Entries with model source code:
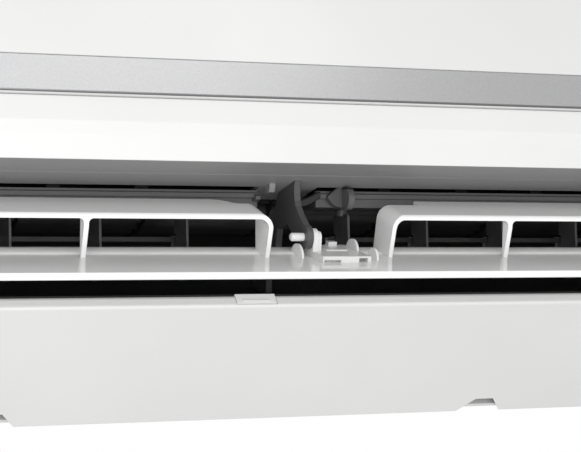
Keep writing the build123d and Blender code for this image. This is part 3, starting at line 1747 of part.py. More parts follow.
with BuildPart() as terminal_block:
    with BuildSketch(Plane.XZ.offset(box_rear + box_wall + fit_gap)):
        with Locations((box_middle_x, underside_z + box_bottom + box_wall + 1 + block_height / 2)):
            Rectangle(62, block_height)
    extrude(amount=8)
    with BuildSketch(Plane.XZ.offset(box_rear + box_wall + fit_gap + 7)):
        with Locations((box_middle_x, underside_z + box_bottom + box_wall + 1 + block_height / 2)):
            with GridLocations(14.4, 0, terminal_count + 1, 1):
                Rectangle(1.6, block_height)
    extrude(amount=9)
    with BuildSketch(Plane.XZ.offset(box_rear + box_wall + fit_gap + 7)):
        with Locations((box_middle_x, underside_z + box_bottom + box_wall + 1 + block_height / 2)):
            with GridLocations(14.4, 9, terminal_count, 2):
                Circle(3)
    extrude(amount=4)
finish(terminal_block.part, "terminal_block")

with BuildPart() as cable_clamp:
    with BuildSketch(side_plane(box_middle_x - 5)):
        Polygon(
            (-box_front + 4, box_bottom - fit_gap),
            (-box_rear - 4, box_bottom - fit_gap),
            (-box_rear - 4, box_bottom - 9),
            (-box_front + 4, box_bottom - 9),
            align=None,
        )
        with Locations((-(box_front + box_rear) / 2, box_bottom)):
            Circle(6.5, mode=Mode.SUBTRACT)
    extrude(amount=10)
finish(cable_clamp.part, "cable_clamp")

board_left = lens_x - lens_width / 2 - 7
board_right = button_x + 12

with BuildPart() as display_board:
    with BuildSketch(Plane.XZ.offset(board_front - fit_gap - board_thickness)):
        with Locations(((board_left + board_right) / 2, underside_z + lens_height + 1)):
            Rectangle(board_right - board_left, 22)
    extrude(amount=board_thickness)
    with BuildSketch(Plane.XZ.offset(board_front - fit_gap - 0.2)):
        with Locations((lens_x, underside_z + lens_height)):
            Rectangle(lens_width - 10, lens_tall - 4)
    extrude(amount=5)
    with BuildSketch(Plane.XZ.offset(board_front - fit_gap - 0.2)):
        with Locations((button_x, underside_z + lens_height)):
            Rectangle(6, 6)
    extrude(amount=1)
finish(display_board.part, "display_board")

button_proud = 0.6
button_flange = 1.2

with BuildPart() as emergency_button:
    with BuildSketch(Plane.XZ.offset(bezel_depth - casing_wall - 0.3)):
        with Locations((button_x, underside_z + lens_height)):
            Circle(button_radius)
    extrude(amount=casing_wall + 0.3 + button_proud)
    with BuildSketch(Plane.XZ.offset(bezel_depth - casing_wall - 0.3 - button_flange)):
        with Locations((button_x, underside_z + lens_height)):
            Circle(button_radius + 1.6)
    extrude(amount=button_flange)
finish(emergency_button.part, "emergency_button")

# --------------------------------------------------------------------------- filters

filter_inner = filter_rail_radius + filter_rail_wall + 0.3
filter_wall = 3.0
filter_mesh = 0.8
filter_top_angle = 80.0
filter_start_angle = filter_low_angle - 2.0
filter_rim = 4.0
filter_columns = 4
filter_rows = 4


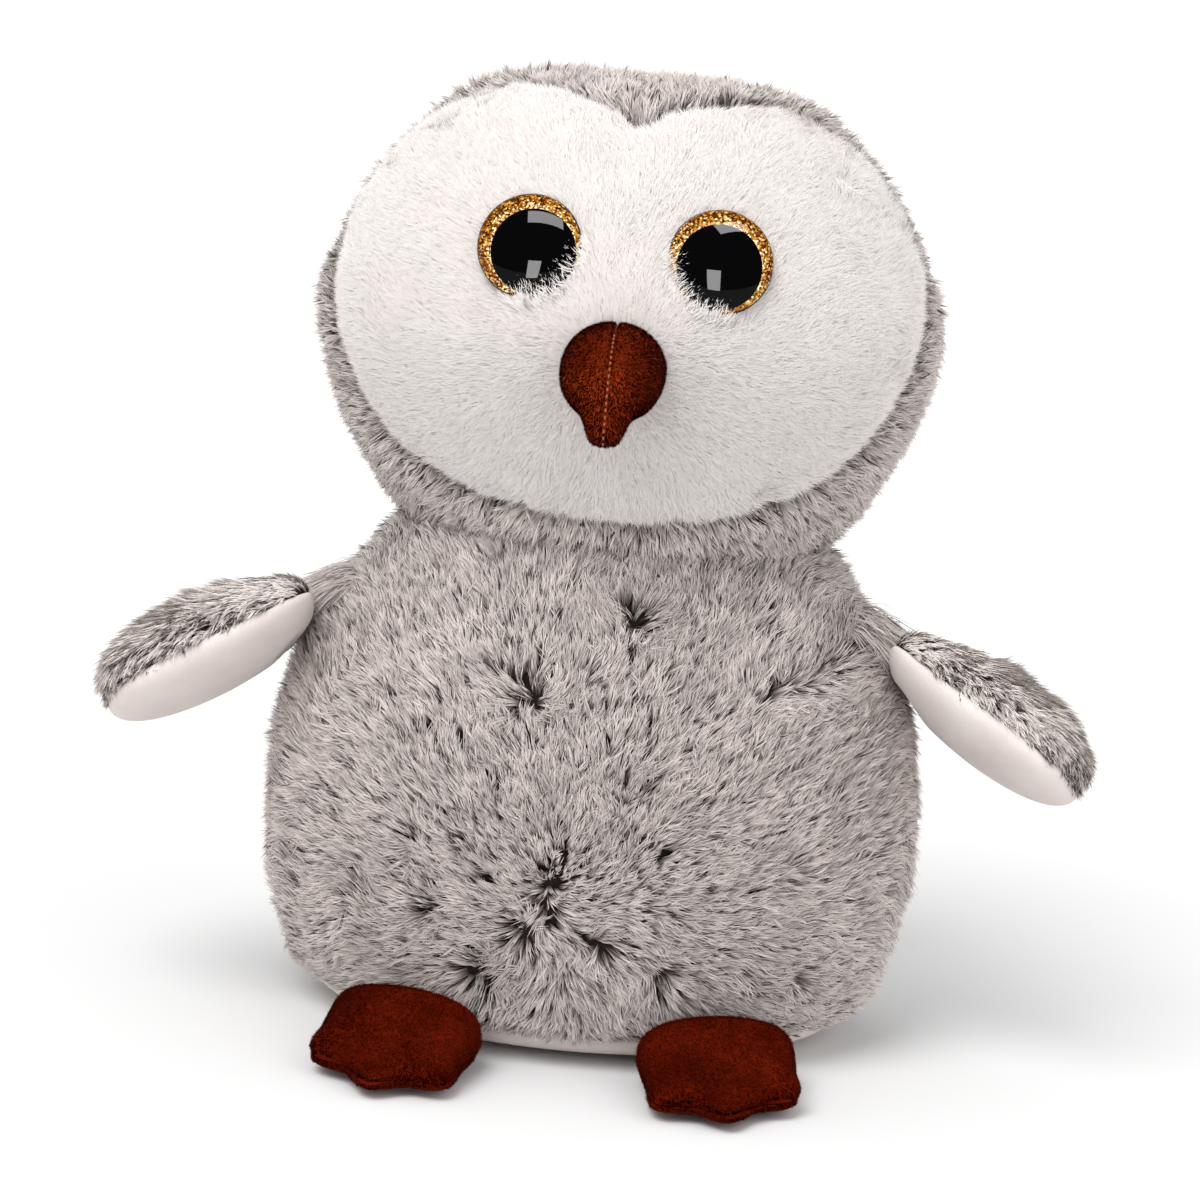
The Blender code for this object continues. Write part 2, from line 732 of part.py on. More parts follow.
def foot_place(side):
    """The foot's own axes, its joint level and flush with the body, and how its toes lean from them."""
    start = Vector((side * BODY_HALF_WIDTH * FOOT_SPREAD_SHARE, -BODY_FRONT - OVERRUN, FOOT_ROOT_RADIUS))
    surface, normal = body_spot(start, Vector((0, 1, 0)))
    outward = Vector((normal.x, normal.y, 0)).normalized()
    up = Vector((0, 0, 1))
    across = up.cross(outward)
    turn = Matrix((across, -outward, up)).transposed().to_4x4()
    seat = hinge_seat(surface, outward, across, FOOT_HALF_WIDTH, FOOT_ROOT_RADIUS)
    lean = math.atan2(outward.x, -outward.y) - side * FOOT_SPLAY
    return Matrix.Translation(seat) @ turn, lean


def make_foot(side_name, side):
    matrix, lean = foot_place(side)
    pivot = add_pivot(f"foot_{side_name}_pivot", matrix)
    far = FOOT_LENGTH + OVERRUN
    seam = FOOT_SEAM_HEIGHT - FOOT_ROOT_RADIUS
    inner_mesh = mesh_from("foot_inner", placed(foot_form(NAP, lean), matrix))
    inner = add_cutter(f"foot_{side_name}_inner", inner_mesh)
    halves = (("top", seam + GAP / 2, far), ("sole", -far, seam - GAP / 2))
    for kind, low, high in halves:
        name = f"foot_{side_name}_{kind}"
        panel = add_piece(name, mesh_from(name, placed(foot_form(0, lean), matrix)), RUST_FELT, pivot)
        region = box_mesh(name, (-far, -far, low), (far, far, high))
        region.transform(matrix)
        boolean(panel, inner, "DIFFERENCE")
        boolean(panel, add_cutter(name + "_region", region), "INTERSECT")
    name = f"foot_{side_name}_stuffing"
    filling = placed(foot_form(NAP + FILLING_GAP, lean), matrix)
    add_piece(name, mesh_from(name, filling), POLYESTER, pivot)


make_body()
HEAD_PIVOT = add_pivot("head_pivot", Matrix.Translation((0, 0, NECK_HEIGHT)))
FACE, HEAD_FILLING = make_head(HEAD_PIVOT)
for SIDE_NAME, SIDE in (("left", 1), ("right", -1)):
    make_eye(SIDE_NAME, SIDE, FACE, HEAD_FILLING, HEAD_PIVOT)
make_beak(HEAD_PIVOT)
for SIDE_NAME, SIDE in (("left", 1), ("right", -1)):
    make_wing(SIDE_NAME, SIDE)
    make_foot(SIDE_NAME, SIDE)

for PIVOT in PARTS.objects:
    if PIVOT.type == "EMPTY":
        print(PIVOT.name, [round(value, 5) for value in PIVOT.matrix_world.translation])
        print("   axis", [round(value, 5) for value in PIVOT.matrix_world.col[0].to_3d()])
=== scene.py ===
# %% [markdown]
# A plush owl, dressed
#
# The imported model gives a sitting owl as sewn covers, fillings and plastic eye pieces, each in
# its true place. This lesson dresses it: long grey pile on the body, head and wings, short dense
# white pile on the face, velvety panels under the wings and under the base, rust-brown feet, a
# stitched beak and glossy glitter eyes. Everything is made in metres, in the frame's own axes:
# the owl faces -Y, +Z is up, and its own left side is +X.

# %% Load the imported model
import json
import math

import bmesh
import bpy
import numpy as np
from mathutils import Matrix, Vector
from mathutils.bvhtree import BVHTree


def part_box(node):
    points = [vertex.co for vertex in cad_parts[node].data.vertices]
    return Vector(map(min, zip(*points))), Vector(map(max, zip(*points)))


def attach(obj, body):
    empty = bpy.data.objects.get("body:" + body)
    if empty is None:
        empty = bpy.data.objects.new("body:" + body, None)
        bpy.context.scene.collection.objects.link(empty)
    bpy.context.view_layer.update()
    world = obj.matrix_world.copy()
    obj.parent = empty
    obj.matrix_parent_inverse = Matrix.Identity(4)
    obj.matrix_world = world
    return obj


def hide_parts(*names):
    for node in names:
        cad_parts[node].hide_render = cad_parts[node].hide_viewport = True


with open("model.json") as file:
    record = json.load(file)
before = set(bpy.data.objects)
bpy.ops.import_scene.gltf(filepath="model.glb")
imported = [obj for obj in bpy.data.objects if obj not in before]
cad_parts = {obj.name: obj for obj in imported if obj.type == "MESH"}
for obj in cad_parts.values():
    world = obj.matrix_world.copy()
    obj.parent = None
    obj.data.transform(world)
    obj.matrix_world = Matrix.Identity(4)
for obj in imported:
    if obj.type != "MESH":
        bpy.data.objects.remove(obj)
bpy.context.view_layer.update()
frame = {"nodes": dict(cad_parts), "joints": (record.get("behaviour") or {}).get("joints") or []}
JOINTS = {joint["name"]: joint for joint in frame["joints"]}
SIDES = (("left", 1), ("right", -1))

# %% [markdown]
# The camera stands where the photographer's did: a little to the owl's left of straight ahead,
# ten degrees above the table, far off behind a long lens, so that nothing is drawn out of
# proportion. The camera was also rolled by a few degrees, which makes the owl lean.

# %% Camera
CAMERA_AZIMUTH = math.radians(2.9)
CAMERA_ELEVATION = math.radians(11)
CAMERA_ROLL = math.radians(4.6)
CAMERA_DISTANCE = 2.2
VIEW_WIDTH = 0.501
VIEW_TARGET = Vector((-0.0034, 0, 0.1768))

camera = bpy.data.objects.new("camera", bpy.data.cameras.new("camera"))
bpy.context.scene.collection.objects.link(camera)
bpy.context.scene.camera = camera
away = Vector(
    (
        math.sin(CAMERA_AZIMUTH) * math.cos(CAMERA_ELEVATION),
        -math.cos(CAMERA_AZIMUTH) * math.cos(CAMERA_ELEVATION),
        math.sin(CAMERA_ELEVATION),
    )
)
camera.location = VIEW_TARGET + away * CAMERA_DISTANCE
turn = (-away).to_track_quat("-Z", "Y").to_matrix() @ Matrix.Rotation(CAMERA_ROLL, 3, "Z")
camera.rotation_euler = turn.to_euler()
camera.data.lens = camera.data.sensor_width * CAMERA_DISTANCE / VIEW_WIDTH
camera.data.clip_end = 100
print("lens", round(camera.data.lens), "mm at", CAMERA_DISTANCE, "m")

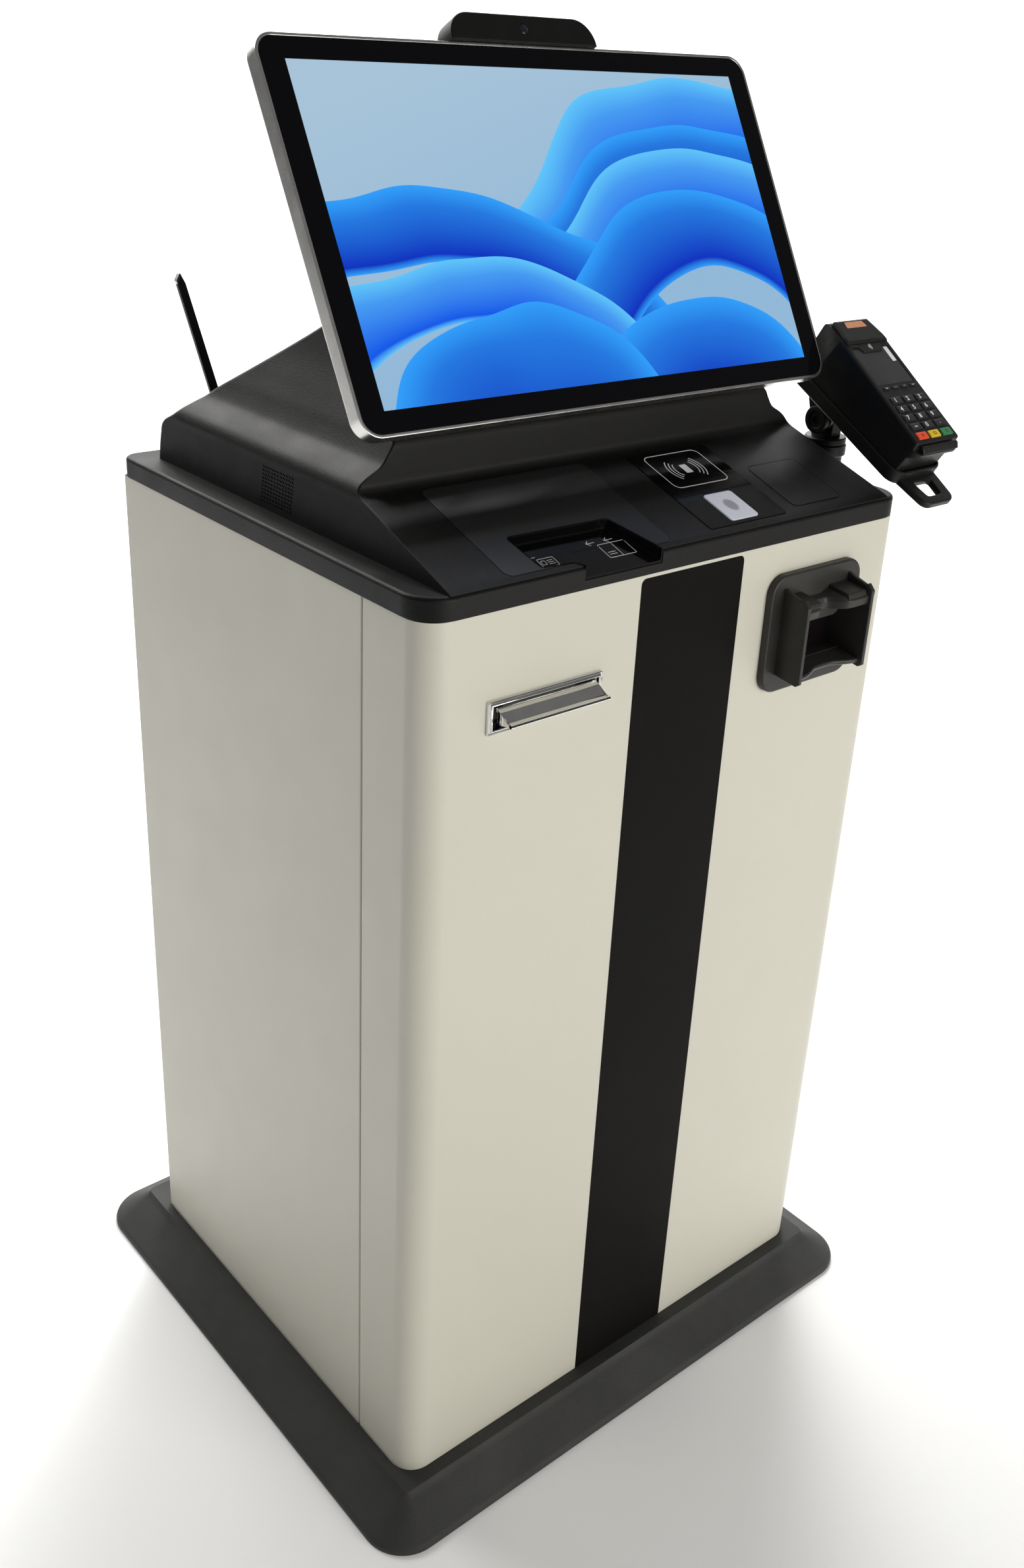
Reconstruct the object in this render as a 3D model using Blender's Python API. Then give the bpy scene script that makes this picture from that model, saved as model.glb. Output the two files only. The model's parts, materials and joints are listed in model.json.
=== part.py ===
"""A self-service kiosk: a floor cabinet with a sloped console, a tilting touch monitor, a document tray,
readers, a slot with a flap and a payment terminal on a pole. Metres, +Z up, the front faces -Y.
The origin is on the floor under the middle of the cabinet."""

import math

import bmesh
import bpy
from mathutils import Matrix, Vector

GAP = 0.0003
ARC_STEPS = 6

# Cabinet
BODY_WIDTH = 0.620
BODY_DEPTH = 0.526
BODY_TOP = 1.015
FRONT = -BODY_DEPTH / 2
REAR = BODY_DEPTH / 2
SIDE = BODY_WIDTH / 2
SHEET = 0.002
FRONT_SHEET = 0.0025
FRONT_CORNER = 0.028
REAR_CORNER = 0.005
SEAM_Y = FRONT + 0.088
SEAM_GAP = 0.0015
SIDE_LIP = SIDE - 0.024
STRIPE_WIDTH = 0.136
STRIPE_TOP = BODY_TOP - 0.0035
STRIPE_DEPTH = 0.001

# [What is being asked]
Print only the run of lines that begins with the line containing "cad_parts[node].hide_render = cad_parts[node].hide_viewport" and ends with the line containing "# proportion. The", both included, exactly as they read.

# [Result for this exercise]
        cad_parts[node].hide_render = cad_parts[node].hide_viewport = True


with open("model.json") as file:
    record = json.load(file)
before = set(bpy.data.objects)
bpy.ops.import_scene.gltf(filepath="model.glb")
imported = [obj for obj in bpy.data.objects if obj not in before]
cad_parts = {obj.name: obj for obj in imported if obj.type == "MESH"}
for obj in cad_parts.values():
    world = obj.matrix_world.copy()
    obj.parent = None
    obj.data.transform(world)
    obj.matrix_world = Matrix.Identity(4)
for obj in imported:
    if obj.type != "MESH":
        bpy.data.objects.remove(obj)
bpy.context.view_layer.update()
frame = {"nodes": dict(cad_parts), "joints": (record.get("behaviour") or {}).get("joints") or []}
JOINTS = {joint["name"]: joint for joint in frame["joints"]}
SIDES = (("left", 1), ("right", -1))

# %% [markdown]
# The camera stands where the photographer's did: a little to the owl's left of straight ahead,
# ten degrees above the table, far off behind a long lens, so that nothing is drawn out of
# proportion. The camera was also rolled by a few degrees, which makes the owl lean.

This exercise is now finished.